Solving Absolute Value Equations
This is where most people get stuck. The trick is understanding what absolute value actually does.
When you see |x| = 5, you're really asking: "What numbers are exactly 5 units from zero?" Two numbers satisfy this — 5 and -5.
That's the core rule: If |x| = a (where a > 0), then x = a or x = -a
Step-by-Step: Solving |2x - 3| = 7
Follow this process every time:
- Isolate the absolute value expression first. In this case, it's already isolated.
- Split into two cases.
Case 1: 2x - 3 = 7
Case 2: 2x - 3 = -7 - Solve each equation separately.
Case 1: 2x = 10, so x = 5
Case 2: 2x = -4, so x = -2 - Check both answers.
|2(5) - 3| = |7| = 7 ✓
|2(-2) - 3| = |-7| = 7 ✓
Both solutions check out. Your answer is x = 5 or x = -2.
Solving |x + 4| = 3
This one's even simpler:
- x + 4 = 3 → x = -1
- x + 4 = -3 → x = -7
Check: |(-1) + 4| = |3| = 3 ✓ and |(-7) + 4| = |-3| = 3 ✓
Answer: x = -1 or x = -7
When the Right Side is Negative
Here's the part that trips up almost everyone. If you have |x| = -3, there is no solution.
Absolute value always outputs a positive number (or zero). It cannot equal a negative number. Period.
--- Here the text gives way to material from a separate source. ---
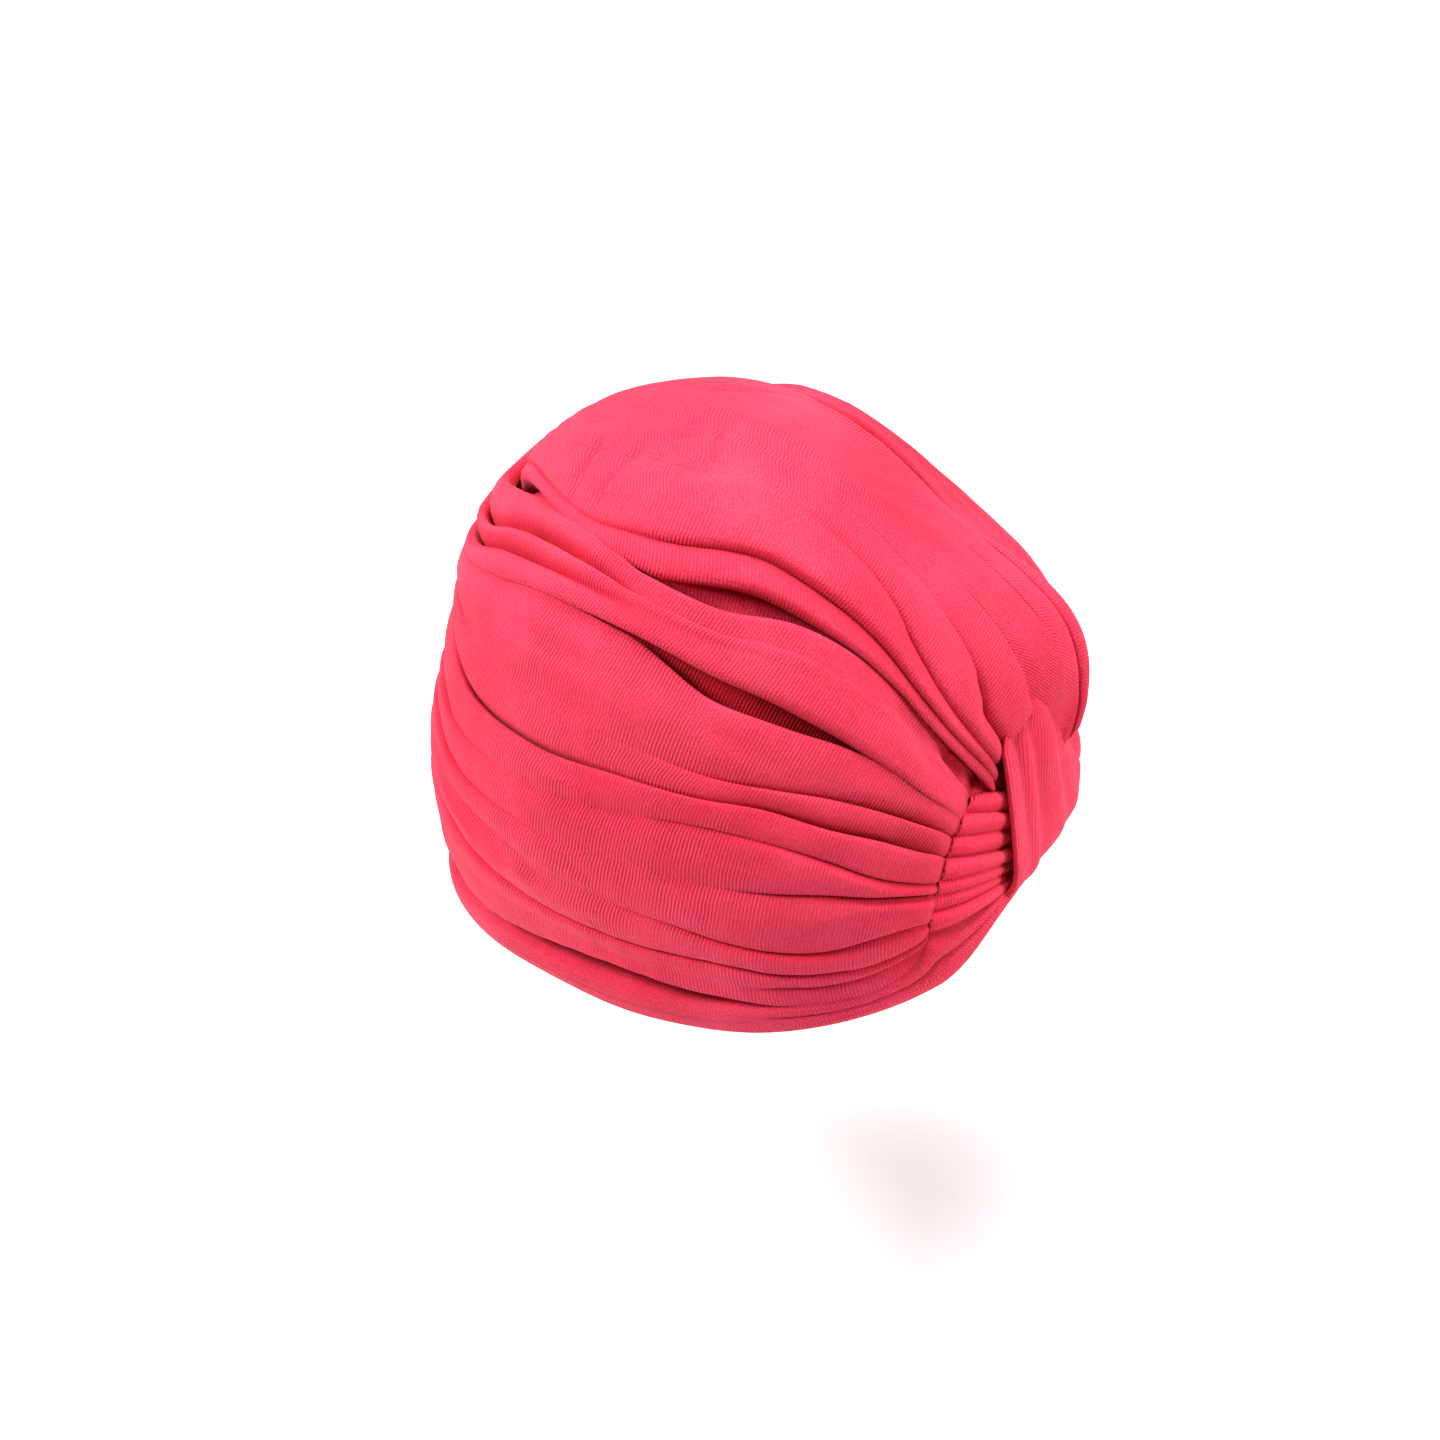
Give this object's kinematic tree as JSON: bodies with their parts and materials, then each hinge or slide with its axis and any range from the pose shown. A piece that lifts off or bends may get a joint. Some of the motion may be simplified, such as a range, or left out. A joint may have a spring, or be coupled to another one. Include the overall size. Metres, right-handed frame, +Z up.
{
  "type": "chemo turban",
  "caption": "Pre-tied stretch-jersey head wrap with a puffed crown, pleated sides gathered to the forehead and a cloth loop over the front.",
  "frame": {"origin": "inside top of the inner cap, where the top of the wearer's head carries it", "axes": "+Z up, -Y the way the wearer looks (the loop is there), -X the wearer's right side"},
  "size_m": [0.1982, 0.228, 0.1937],
  "materials": {
    "inner_jersey": "matte fine-rib jersey, coral red, in shade",
    "crown_jersey": "matte fine-rib jersey, coral red",
    "wrap_jersey": "matte fine-rib jersey, coral red",
    "gather_jersey": "matte fine-rib jersey, coral red, gathered",
    "loop_jersey": "matte fine-rib jersey, coral red, hem stitched"
  },
  "bodies": {
    "root": {"inner_cap": "inner_jersey", "crown_drape": "crown_jersey", "side_wrap": "wrap_jersey", "front_gather": "gather_jersey", "front_loop": "loop_jersey"}
  },
  "joints": []
}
End of discussion.
Same deal with |x - 5| < -2. That inequality has no solution because absolute values can't be negative.
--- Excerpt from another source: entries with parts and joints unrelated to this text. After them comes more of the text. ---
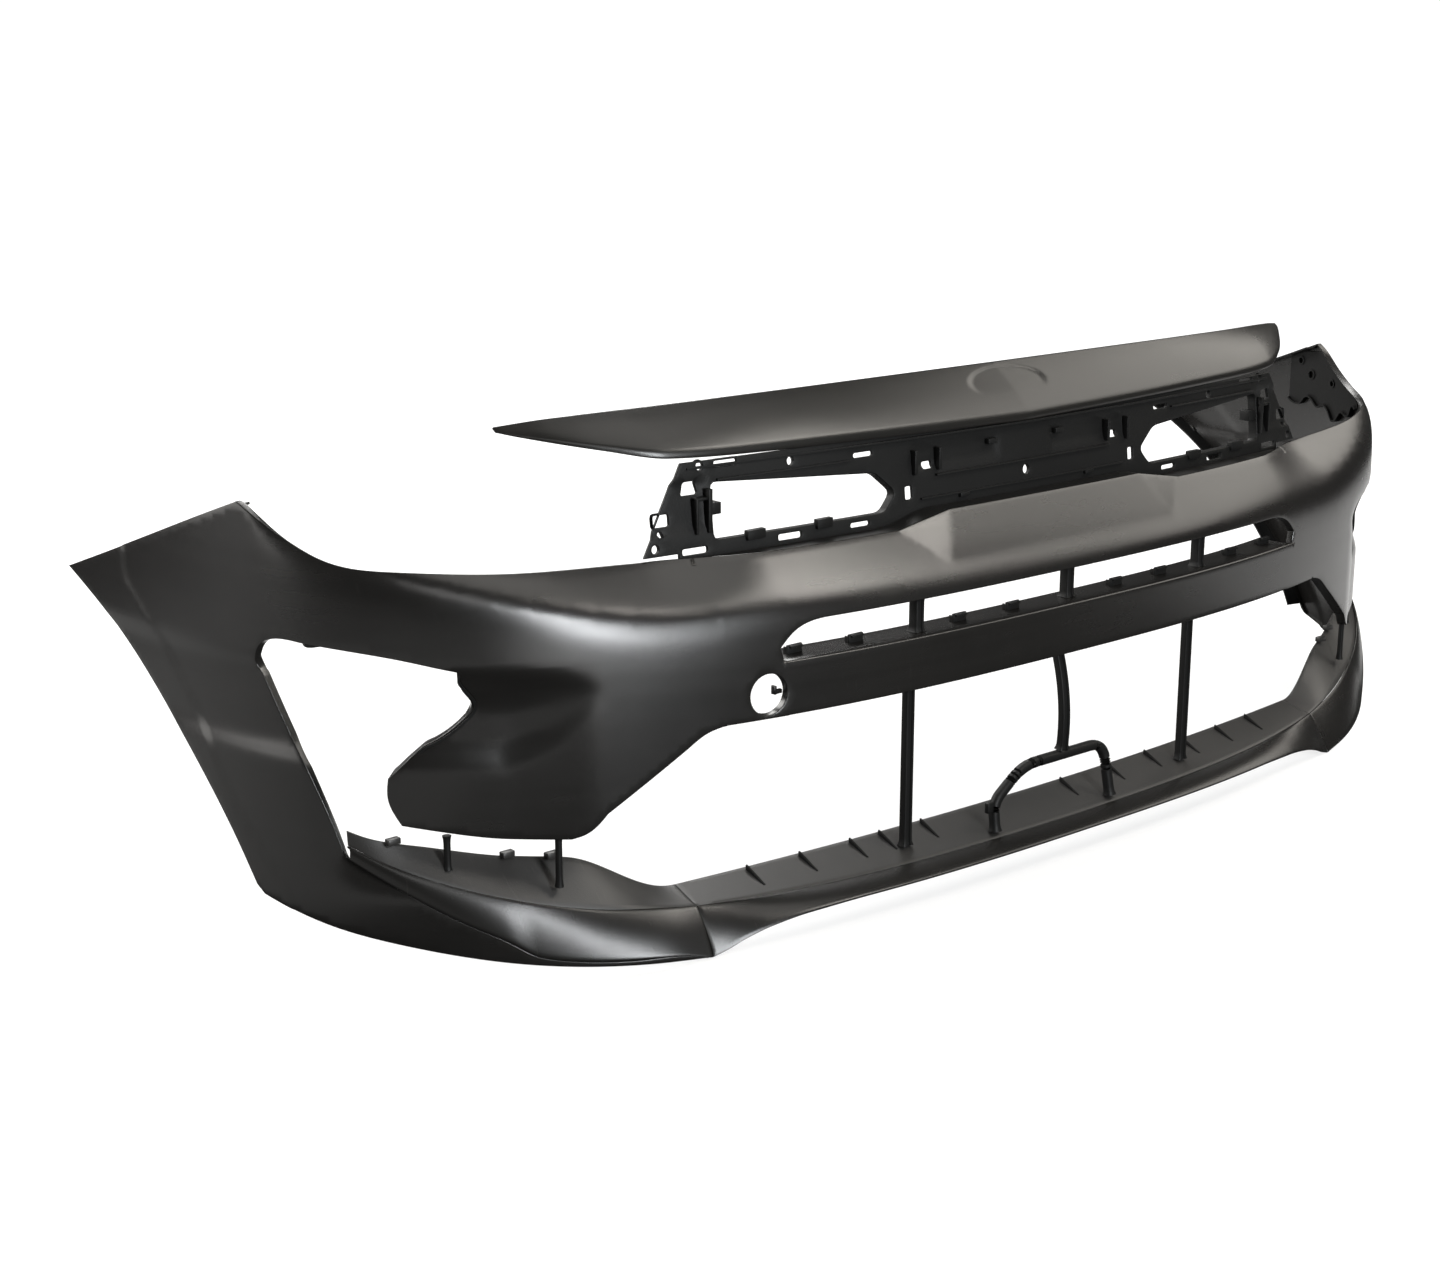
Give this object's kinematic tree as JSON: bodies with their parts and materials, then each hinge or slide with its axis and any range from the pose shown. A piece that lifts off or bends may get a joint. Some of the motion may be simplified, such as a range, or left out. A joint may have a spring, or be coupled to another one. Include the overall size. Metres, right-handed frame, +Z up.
{
  "type": "bumper cover",
  "caption": "Unpainted front bumper cover with upper panel, open grille frame, slot, intake with posts, fog openings, lip and mounting flanges.",
  "frame": {"origin": "centre of the bounding box's bottom: on the symmetry plane, mid depth, at the lip's lowest edge", "axes": "+X is the car's left, the face looks along -Y, +Z is up"},
  "size_m": [1.7566, 0.6492, 0.5305],
  "materials": {
    "skin_pp": "satin",
    "lip_pp": "satin",
    "grained_pp": "matte"
  },
  "bodies": {
    "root": {"arch_flange_left": "grained_pp", "arch_flange_right": "grained_pp", "center_band": "skin_pp", "center_hoop": "grained_pp", "cheek_ties_left": "grained_pp", "cheek_ties_right": "grained_pp", "fender_flange_left": "grained_pp", "fender_flange_right": "grained_pp", "fog_bezel_left": "grained_pp", "fog_bezel_right": "grained_pp", "grille_frame": "grained_pp", "headlamp_bracket_left": "grained_pp", "headlamp_bracket_right": "grained_pp", "intake_post_center": "grained_pp", "intake_post_left": "grained_pp", "intake_post_right": "grained_pp", "intake_shelf": "grained_pp", "ledge_clips": "grained_pp", "lower_lip_center": "lip_pp", "lower_lip_left": "lip_pp", "lower_lip_right": "lip_pp", "number_plate_bar": "skin_pp", "shelf_ribs": "grained_pp", "slit_shelf_left": "grained_pp", "slit_shelf_right": "grained_pp", "slot_post_center": "grained_pp", "slot_post_left": "grained_pp", "slot_post_right": "grained_pp", "upper_panel": "skin_pp", "wing_left": "skin_pp", "wing_right": "skin_pp"}
  },
  "joints": []
}
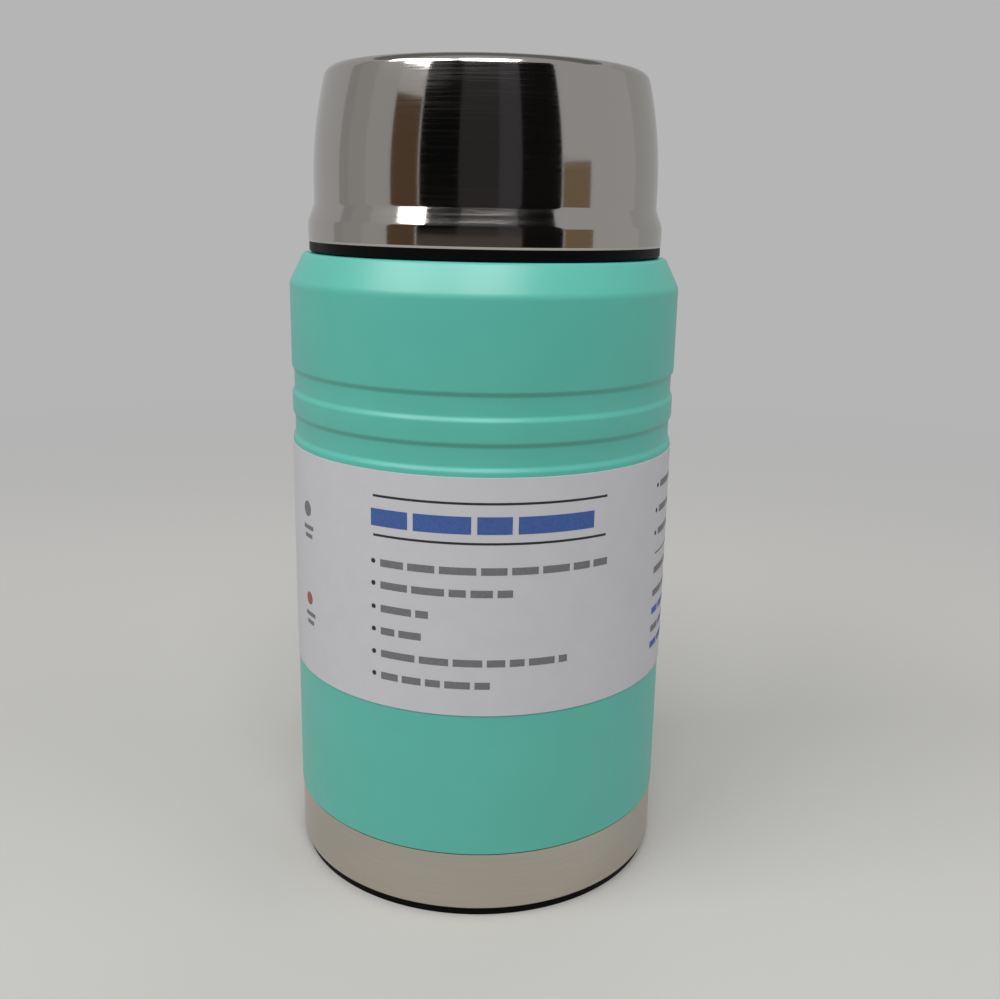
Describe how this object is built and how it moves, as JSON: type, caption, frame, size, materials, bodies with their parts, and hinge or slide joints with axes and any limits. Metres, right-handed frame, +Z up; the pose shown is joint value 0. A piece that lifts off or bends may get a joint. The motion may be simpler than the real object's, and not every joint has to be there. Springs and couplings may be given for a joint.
{
  "type": "insulated food jar",
  "caption": "Round vacuum food jar with a plug stopper that holds a folding spoon, a twist-lock steel cup over it and a paper sleeve.",
  "frame": {"origin": "centre of the base, on the surface the jar stands on", "axes": "+Z up along the jar's axis; the spoon's handle lies along X, its hinge at -X; the picture looks along +Y"},
  "size_m": [0.1005, 0.1004, 0.2061],
  "materials": {
    "teal_powder_coat": "satin powder coat on steel",
    "satin_steel": "brushed stainless steel",
    "polished_steel": "polished stainless steel with fine turning lines",
    "liner_steel": "electropolished stainless steel",
    "copper": "copper plating",
    "getter_metal": "sintered",
    "black_plastic": "moulded polypropylene",
    "white_foam": "foamed plastic",
    "silicone": "translucent silicone",
    "label_paper": "uncoated printed paper",
    "spoon_steel": "tumbled stainless steel"
  },
  "bodies": {
    "jar": {"outer_casing": "teal_powder_coat", "base_shell": "satin_steel", "vacuum_port_disc": "satin_steel", "getter_pellet": "getter_metal", "getter_clip": "liner_steel", "inner_liner": "liner_steel", "copper_layer": "copper", "paper_label": "label_paper"},
    "stopper_seal": {"stopper_gasket": "silicone"},
    "stopper": {"stopper_housing": "black_plastic", "stopper_cover": "black_plastic", "stopper_foam": "white_foam"},
    "spoon_bowl": {"spoon_bowl": "spoon_steel"},
    "spoon_handle": {"spoon_handle": "spoon_steel", "spoon_pin": "spoon_steel"},
    "cup_rim": {"cup_rim_ring": "black_plastic"},
    "cup_pad": {"cup_pad": "white_foam"},
    "cup": {"cup_shell": "polished_steel", "cup_liner": "black_plastic"}
  },
  "joints": [
    {"name": "stopper_lift", "type": "slide", "parent": "jar", "child": "stopper_seal", "axis": [0, 0, 1], "range_m": [0, 0.07]},
    {"name": "stopper_turn", "type": "hinge", "parent": "stopper_seal", "child": "stopper", "pos_m": [0, 0, 0.178], "axis": [0, 0, 1], "range_deg": [-45, 0]},
    {"name": "spoon_out", "type": "slide", "parent": "stopper", "child": "spoon_bowl", "axis": [0, 0, 1], "range_m": [0, 0.025]},
    {"name": "spoon_fold", "type": "hinge", "parent": "spoon_bowl", "child": "spoon_handle", "pos_m": [-0.031, 0, 0.1881], "axis": [0, -1, 0], "range_deg": [0, 180]},
    {"name": "cup_clear_of_spoon", "type": "slide", "parent": "stopper", "child": "cup_rim", "axis": [0, 0, 1], "range_m": [0, 0.205]},
    {"name": "cup_lift", "type": "slide", "parent": "cup_rim", "child": "cup_pad", "axis": [0, 0, 1], "range_m": [0, 0.06]},
    {"name": "cup_turn", "type": "hinge", "parent": "cup_pad", "child": "cup", "pos_m": [0, 0, 0.17], "axis": [0, 0, 1], "range_deg": [-45, 0]}
  ],
  "couplings": [
    {"joint": "spoon_out", "follows": "cup_clear_of_spoon", "ratio": 0.12195},
    {"joint": "spoon_fold", "follows": "cup_clear_of_spoon", "rad_per_m": 15.325}
  ]
}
Solving Absolute Value Inequalities
Inequalities require a different approach. You need to split them based on whether they're "less than" or "greater than" problems.
|x| < a (Less Than)
|x| < 4 means x is between -4 and 4.
Solution: -4 < x < 4
|x| > a (Greater Than)
|x| > 4 means x is either less than -4 or greater than 4.
Solution: x < -4 or x > 4
Example: |2x + 1| ≤ 7
Split into a compound inequality:
-7 ≤ 2x + 1 ≤ 7
Subtract 1: -8 ≤ 2x ≤ 6
Divide by 2: -4 ≤ x ≤ 3
Done. That's your solution set.
Common Mistakes to Avoid
- Forgetting to check both solutions. Always verify both answers in the original equation.
- Solving |x| = a as just x = a. You always need two equations.
- Dropping absolute value bars too early. Isolate them completely before splitting cases.
- Assuming a solution exists when it doesn't. Negative right side means no solution.
Quick Reference
| Equation Type | Solution Method | Example |
|---|---|---|
| |x| = a | x = a or x = -a | |x| = 5 → x = 5, -5 |
| |x| < a | -a < x < a | |x| < 3 → -3 < x < 3 |
| |x| > a | x < -a or x > a | |x| > 3 → x < -3 or x > 3 |
| |x| = 0 | x = 0 only | |x| = 0 → x = 0 |
| |x| = -a | No solution | |x| = -5 → ∅ |
Getting Started With Practice
You need to drill this until it becomes automatic. Here's a practice set:
- Solve: |x - 3| = 8
- Solve: |5x + 2| = 17
- Solve: |x + 1| < 5
- Graph: f(x) = |x + 2| - 4
- Solve: |3x - 7| > 2
Work through each one without looking at answers. Check your work. If you got any wrong, figure out exactly where your thinking went off track.
The goal isn't to memorize steps. It's to understand why the process works. Once that clicks, you'll solve these problems in seconds.